Salma Nims, secretary-general of the national committee for women, thinks the same. “The amendment is less than what is expected and doesn’t satisfy our demands,” she told MEE.
“We had informed parliament and all pertinent parties, including the royal commission, that what is needed is adding the term ‘sex’ to article six. But due to pressure on the royal commission the compromise was to add the feminine term of Jordanians to the existing terms.”
Nims dismissed the argument that such wording cannot be compatible with Jordan’s Sharia-based laws.
“Eleven Arab Islamic countries state in their constitution that citizens will not be discriminated against based on their gender, even though these countries all state that the national religion in the country is Islam,” she said.
“Therefore, this latest amendment does not stop discrimination based on gender.

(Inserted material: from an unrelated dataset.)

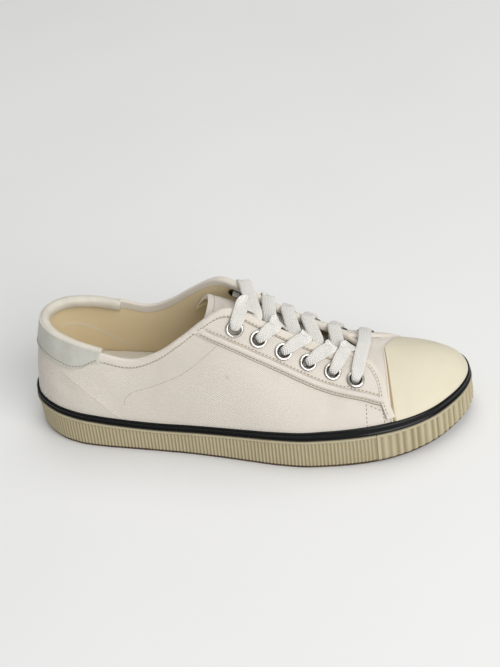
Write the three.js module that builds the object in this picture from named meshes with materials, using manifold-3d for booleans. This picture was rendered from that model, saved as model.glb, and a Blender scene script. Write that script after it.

If we look at articles 102 and 106 of Jordan’s constitution it talks about personal status issues that are legislated by sharia and sharia courts, therefore there is no threat by making that addition.”
As for opening up citizenship to the children of Jordanian women, this is indeed an aspiration for many women’s rights activists in the kingdom. The amendment to article six disappoints these advocates, however, as they feel it does nothing to promote this cause.
“Yes, we want to change legislation that discriminates against women – and the first of these is the citizenship law,” says the lawyer Hala Ahed.
“There are many who have suffered unjustly due to this discrimination under the guise of protecting the country and safeguarding the [Palestinian] right of return. These are simply slogans aimed at justifying injustice and discrimination.”
Jordanian law must fall in line with the CEDAW and other human rights conventions the kingdom is party to, she said.
“All these conventions, along with the CEDAW, are part of the collective Jordanian legal structure and override laws that contradict it.”